I think the best thing about Google/Bing showing real time results is that it highlights to any social media ‘wallflowers’ the importance of developing a strategy and presence ASAP or risk falling further off the consumers radar.
Ed
I think if an organisation has devolved analytics responsibilities to those on the frontline (say 25 people upwards), invested in training and brought diverse teams together to agree on, and monitor key metrics consistently, then a ’selfish’ standpoint on trying to keep things in one tool is a valid one. This type of activity can represent a significant cost to the organisation.
Also, collective, cumulative and shared knowledge is extremely important in these type of analytics initiatives to achieve actionable insight. If you’ve spent any time in a typical analytics tool, you’ll know the danger of taking information at face value therefore fragmenting monitoring tools unnecessarily can increase the danger of misinterpretation considerably.
I also believe Google will come through and hope that like they have done with their mobile phone it will be a big step above what the competition already offer.

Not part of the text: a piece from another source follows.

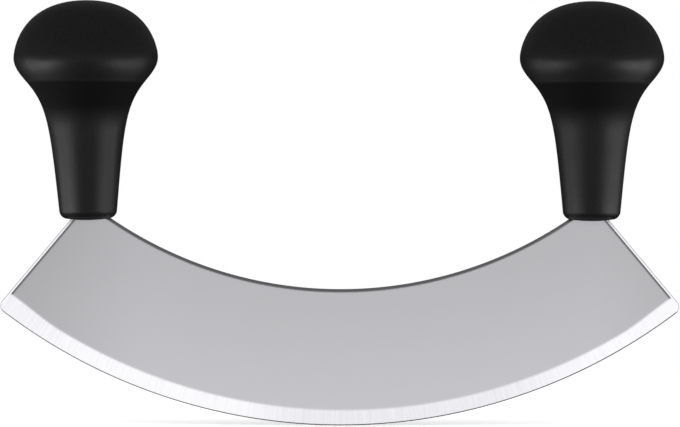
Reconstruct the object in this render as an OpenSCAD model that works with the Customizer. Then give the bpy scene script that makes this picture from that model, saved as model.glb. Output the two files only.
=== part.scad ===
// Mezzaluna: a crescent blade rocked by two knob handles, 230 mm from tip to tip.
// The blade stands upright in the XZ plane with its cutting edge down.
// The origin is the lowest point of the cutting edge, in the middle of the steel.

/* [Blade] */
// Length from tip to tip
blade_l = 230; // [215:1:245]
// Height in the middle, from the cutting edge to the spine
blade_h = 46.2; // [40:0.1:52]
// Thickness of the ground steel
blade_t = 2; // [1.8:0.1:2.4]
// Radius of the curved cutting edge
edge_r = 189; // [175:1:205]
// Radius of the hollow spine
spine_r = 138; // [126:1:150]
// Angle of each end cut from the upright
end_angle = 40; // [34:1:46]
// Radius of the rounded tips
tip_r = 2.6; // [1.5:0.1:4]
// Rounding of the spine and of the end cuts
spine_round = 0.8; // [0.3:0.1:0.85]

/* [Cutting edge] */
// Width of the ground bevel
bevel_w = 5.1; // [3:0.1:8]
// Thickness left where the bevel stops
bevel_end_t = 0.4; // [0.2:0.05:0.8]
// Width of the fine bevel that makes the edge
fine_bevel_w = 0.4; // [0.2:0.05:0.8]

/* [Tangs] */
// Thickness of the unground steel inside the handles
tang_t = 2.2; // [2.1:0.1:3]
// Width of each tang
tang_w = 9; // [6:0.5:11]
// Length of each tang above the foot of its handle
tang_l = 50; // [40:1:60]
// Diameter of the lock holes that the plastic flows through
lock_hole_d = 4; // [2:0.5:5]
// Height of the lower lock hole above the foot
lock_low = 16; // [12:1:20]
// Height of the upper lock hole above the foot
lock_high = 38; // [28:1:42]

/* [Handles] */
// Height of each handle, from its foot to the top of the knob
handle_h = 74.5; // [68:0.1:82]
// Distance from the corner of the blade in to the handle's axis
handle_inset = 0.5; // [-1:0.1:2]
// Depth of the blade's corner inside the foot
handle_sink = 6.7; // [4:0.1:9]
// Outward lean of the left handle, in degrees
left_lean = 1; // [0:0.5:3]
// Outward lean of the right handle, in degrees
right_lean = 0; // [0:0.5:3]
// Gap between the steel and the plastic moulded on it
mould_gap = 0.02; // [0.01:0.01:0.1]

/* [Stem] */
// Radius of the stem just above its rounded foot
foot_r = 9.8; // [9:0.1:11]
// Radius of the rounding round the foot
foot_round = 3; // [1.5:0.1:4]
// Height of the shallow dome under the foot
foot_dome = 0.5; // [0.2:0.1:1]
// Angle at which the stem widens upwards
stem_taper = 5.4; // [3:0.1:7]
// Height of the straight part of the stem above the foot
stem_h = 7; // [5:0.1:10]

/* [Knob] */
// Diameter of the knob at its widest
knob_d = 48.9; // [44:0.1:54]
// Height of the crown above the widest place
crown_h = 19.2; // [16:0.1:23]
// Drop from the widest place to the steepest place of the underside
flare_drop = 8; // [6.5:0.1:9.5]
// Distance of that steepest place in from the widest radius
flare_in = 4.05; // [3:0.05:5]
// Steepest angle of the underside from the upright
flare_angle = 40.4; // [34:0.1:46]

/* [Hidden] */
$fn = 96;
// Points along each curve of a handle's outline, along the dome and along the rounding of its foot
curve_steps = 14;
dome_steps = 5;
corner_steps = 8;
// How far a cutting tool reaches past the steel
past = 2;
// How freely the outline's curves bend: each number is a share of the curve's own reach
stem_pull = 0.646;
waist_pull = 0.245;
flare_pull = 0.456;
side_pull = 0.317;
shoulder_pull = 0.13;
crown_pull = 0.9;

// Centre of the rounded right tip, which touches the cutting edge from inside
tip = [blade_l / 2 - tip_r, edge_r - sqrt(pow(edge_r - tip_r, 2) - pow(blade_l / 2 - tip_r, 2))];
tip_turn = atan2(tip[0], edge_r - tip[1]);
// The end cut starts where the rounded tip stops, and runs up and in to the corner at the spine
end_out = [cos(end_angle), sin(end_angle)];
end_up = [-sin(end_angle), cos(end_angle)];
end_start = tip + tip_r * end_out;
spine_z = blade_h + spine_r;
from_spine = end_start - [0, spine_z];
end_run = -from_spine * end_up - sqrt(pow(from_spine * end_up, 2) - from_spine * from_spine + pow(spine_r, 2));
corner = end_start + end_run * end_up;
// Where the two end cuts would meet above the blade
apex_run = end_start[0] / sin(end_angle);

handle_x = corner[0] - handle_inset;
foot_z = corner[1] - handle_sink;
knob_z = handle_h - crown_h;

// A point on the right end cut, moved outwards by a gap
function end_point(run, gap) = end_start + run * end_up + gap * end_out;

// A smooth curve from one point to another with a pull towards two more
function curve(a, b, c, d) = [
    for (i = [1:curve_steps])
        let (t = i / curve_steps, u = 1 - t)
            u * u * u * a + 3 * u * u * t * b + 3 * u * t * t * c + t * t * t * d
];

// Half of a handle's outline, from the middle of the foot up to the top of the crown
// Angle below the level at which the dome runs into the rounding of the foot
foot_turn = 80;
foot_centre = [foot_r - foot_round, foot_dome + foot_round];
foot_dome_end = foot_centre + foot_round * [cos(foot_turn), -sin(foot_turn)];
stem_dir = [sin(stem_taper), cos(stem_taper)];
flare_dir = [sin(flare_angle), cos(flare_angle)];
stem_low = foot_centre + foot_round * [cos(stem_taper), -sin(stem_taper)];
stem_top = stem_low + (stem_h - stem_low[1]) / cos(stem_taper) * stem_dir;
flare = [knob_d / 2 - flare_in, knob_z - flare_drop];
widest = [knob_d / 2, knob_z];
top = [0, handle_h];
neck_reach = norm(flare - stem_top);
flare_reach = norm(widest - flare);
handle_outline = concat(
    [for (i = [0:dome_steps - 1])
        [foot_dome_end[0] * i / dome_steps, foot_dome_end[1] * pow(i / dome_steps, 2)]],
    [for (i = [0:corner_steps]) let (a = foot_turn + (stem_taper - foot_turn) * i / corner_steps)
        foot_centre + foot_round * [cos(a), -sin(a)]],
    [stem_top],
    curve(stem_top, stem_top + stem_pull * neck_reach * stem_dir,
        flare - waist_pull * neck_reach * flare_dir, flare),
    curve(flare, flare + flare_pull * flare_reach * flare_dir,
        widest - [0, side_pull * flare_reach], widest),
    curve(widest, widest + [0, shoulder_pull * crown_h],
        top + [crown_pull * knob_d / 2, 0], top)
);

// Stands a flat shape up in the blade's plane and gives it a thickness
module upright(thick) {
    rotate([90, 0, 0])
        linear_extrude(thick, center = true)
            children();
}

// Puts a flat shape drawn about a handle's axis where that handle stands
module at_handle_flat(side, lean) {
    translate([side * handle_x, foot_z])
        rotate(-side * lean)
            children();
}

// Side view of the steel, without the cutting edge and the spine
module blade_plan() {
    reach = (edge_r + past) * [sin(tip_turn), -cos(tip_turn)] + [0, edge_r];
    polygon([
        end_point(apex_run, 0),
        end_start, tip, reach,
        [reach[0], -past], [-reach[0], -past],
        [-reach[0], reach[1]], [-tip[0], tip[1]], [-end_start[0], end_start[1]]
    ]);
    for (side = [-1, 1])
        translate([side * tip[0], tip[1]])
            circle(tip_r);
}

// Section of the ground disc, from its centre out to the cutting edge
module ground_section() {
    polygon([
        [0, -blade_t / 2],
        [edge_r - bevel_w, -blade_t / 2],
        [edge_r - fine_bevel_w, -bevel_end_t / 2],
        [edge_r, 0],
        [edge_r - fine_bevel_w, bevel_end_t / 2],
        [edge_r - bevel_w, blade_t / 2],
        [0, blade_t / 2]
    ]);
}

// Section of what a rounded edge loses, for steel that ends at x = 0 and lies to its left
module edge_waste() {
    difference() {
        translate([-spine_round, -blade_t])
            square([spine_round + past, 2 * blade_t]);
        translate([-2 * spine_round, spine_round - blade_t / 2])
            square([2 * spine_round, blade_t - 2 * spine_round]);
        for (face = [-1, 1])
            translate([-spine_round, face * (blade_t / 2 - spine_round)])
                circle(spine_round);
    }
}

// The hollow of the spine, with the waste of its rounded edge
module spine_cut() {
    translate([0, 0, spine_z])
        rotate([90, 0, 0])
            rotate_extrude() {
                translate([0, -blade_t])
                    square([spine_r - past / 2, 2 * blade_t]);
                translate([spine_r, 0])
                    mirror([1, 0])
                        edge_waste();
            }
}

// The waste of one rounded end: it runs straight past the tip, where the rounding fades out
module end_cut() {
    low = end_point(-2 * tip_r, 0);
    translate([low[0], 0, low[1]])
        rotate([0, -end_angle, 0])
            linear_extrude(apex_run)
                edge_waste();
}

// Side view of the steel inside one handle, grown by a gap, down to a depth below the foot
module tang_plan(side, lean, gap, below) {
    intersection() {
        difference() {
            polygon([
                [0, end_start[1]],
                [side * end_point(0, gap)[0], end_point(0, gap)[1]],
                [side * end_point(apex_run, gap)[0], end_point(apex_run, gap)[1]]
            ]);
            translate([0, spine_z])
                circle(spine_r - gap);
        }
        at_handle_flat(side, lean)
            translate([-2 * foot_r, -below])
                square([4 * foot_r, handle_h]);
    }
    at_handle_flat(side, lean)
        difference() {
            union() {
                translate([-tang_w / 2 - gap, 0])
                    square([tang_w + 2 * gap, tang_l - tang_w / 2]);
                translate([0, tang_l - tang_w / 2])
                    circle(tang_w / 2 + gap);
            }
            for (h = [lock_low, lock_high])
                translate([0, h])
                    circle(lock_hole_d / 2 - gap);
        }
}

module blade() {
    color([0.73, 0.73, 0.75]) {
        difference() {
            intersection() {
                translate([0, 0, edge_r])
                    rotate([90, 0, 0])
                        rotate_extrude()
                            ground_section();
                upright(blade_t + past)
                    blade_plan();
            }
            spine_cut();
            for (side = [0, 1])
                mirror([side, 0, 0])
                    end_cut();
        }
        upright(tang_t) {
            tang_plan(-1, left_lean, 0, 0);
            tang_plan(1, right_lean, 0, 0);
        }
    }
}

module handle(side, lean) {
    color([0.07, 0.07, 0.075])
        difference() {
            translate([side * handle_x, 0, foot_z])
                rotate([0, side * lean, 0])
                    rotate_extrude()
                        polygon(handle_outline);
            upright(tang_t + 2 * mould_gap)
                tang_plan(side, lean, mould_gap, past);
        }
}

module left_handle() {
    handle(-1, left_lean);
}

module right_handle() {
    handle(1, right_lean);
}

blade();
left_handle();
right_handle();
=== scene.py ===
# Mezzaluna: a satin crescent blade with a bright ground bevel and two black moulded knob handles.
# Metres, +Z up. The blade stands in the XZ plane with its cutting edge down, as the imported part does.
import math

import bmesh
import bpy
import numpy as np
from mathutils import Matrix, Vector
from mathutils.geometry import delaunay_2d_cdt


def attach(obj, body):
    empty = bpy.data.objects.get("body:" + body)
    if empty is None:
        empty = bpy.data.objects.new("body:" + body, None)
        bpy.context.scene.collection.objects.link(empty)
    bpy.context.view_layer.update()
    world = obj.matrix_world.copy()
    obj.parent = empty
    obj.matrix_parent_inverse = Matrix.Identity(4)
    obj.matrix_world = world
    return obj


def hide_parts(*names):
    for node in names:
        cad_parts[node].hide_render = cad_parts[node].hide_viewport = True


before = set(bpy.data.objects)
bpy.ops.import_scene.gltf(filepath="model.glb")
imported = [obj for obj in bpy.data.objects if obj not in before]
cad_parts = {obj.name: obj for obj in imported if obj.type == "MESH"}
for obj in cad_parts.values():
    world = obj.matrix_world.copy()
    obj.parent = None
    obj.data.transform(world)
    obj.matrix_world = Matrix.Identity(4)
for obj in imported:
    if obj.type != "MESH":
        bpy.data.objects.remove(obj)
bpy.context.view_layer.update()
mm = 0.001

# sizes in millimetres and degrees, as on the part
bladeSettings = {
    "length": 230.0,            # tip to tip
    "height": 46.2,             # cutting edge to spine, in the middle
    "thickness": 2.0,
    "edgeRadius": 189.0,
    "spineRadius": 138.0,
    "endAngle": 40.0,           # end cuts, from the upright
    "tipRadius": 2.6,
    "bevelWidth": 5.12,         # ground bevel in the middle
    "bevelDrift": -1.01,        # times the sine of the turn from the middle: wider at the left
    "tipWiden": 0.8,            # what the bevel gains between these two turns, close to each tip
    "widenFrom": 31.0,
    "widenTo": 36.5,
    "bevelSoft": 0.45,          # half width of the rolled line where the bevel starts
    "bevelEndThickness": 0.42,
    "fineBevelWidth": 0.34,
    "spineRound": 1.3,          # reach of the rounding in from the spine
    "endChamfer": 0.85,         # reach of the chamfer in from the end cuts
    "endRim": 0.62,             # half thickness left at the end cuts
    "endSoft": 0.2,             # half width of the rolled line where that chamfer starts
    "sharpAngle": 32.0,         # a turn of the surface that still looks rounded
    # mesh lines, with those across a rolled line in its half widths
    "rayColumns": 380,
    "tipSweep": 93.0,           # turn round the tip that its columns follow
    "tipColumns": 26,
    "chamferColumns": (-1.4, -1.0, -0.6, -0.3, 0.0, 0.3, 0.6, 1.0, 1.4),
    "innerColumns": (2.9, 3.8, 4.6),    # depths in from the end cut
    "spineRows": 15,
    "pastSpine": 1.15,          # first row on the flat, as a share of the spine's rounding
    "faceRows": 26,
    "rollRows": (1.8, 1.0, 0.75, 0.5, 0.25, 0.0, -0.25, -0.5, -0.75, -1.0, -1.8),
    "bevelRows": (0.78, 0.16, 7),       # first and last share of the bevel's width, and the count
    "fineRows": (0.04, 0.0, -0.04),
}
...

This year will be a very interesting year for Social Media; we will see more companies like mine entering the arena to use it as a means of PR, Sales and Marketing and or as a means to simply engage with their customers.
We will see new monitoring tools arrive and we will begin to learn which companies are worth their salt.
Connie, you may recall I spoke to you in the later part of 2009 with regards to wage expectations for Online Management roles, again I thank you for your help and advice. I assume the reason for starting this article is to suggest that your company is ideally positioned to provide such monitoring tools? And if so why do you feel yours is better than others?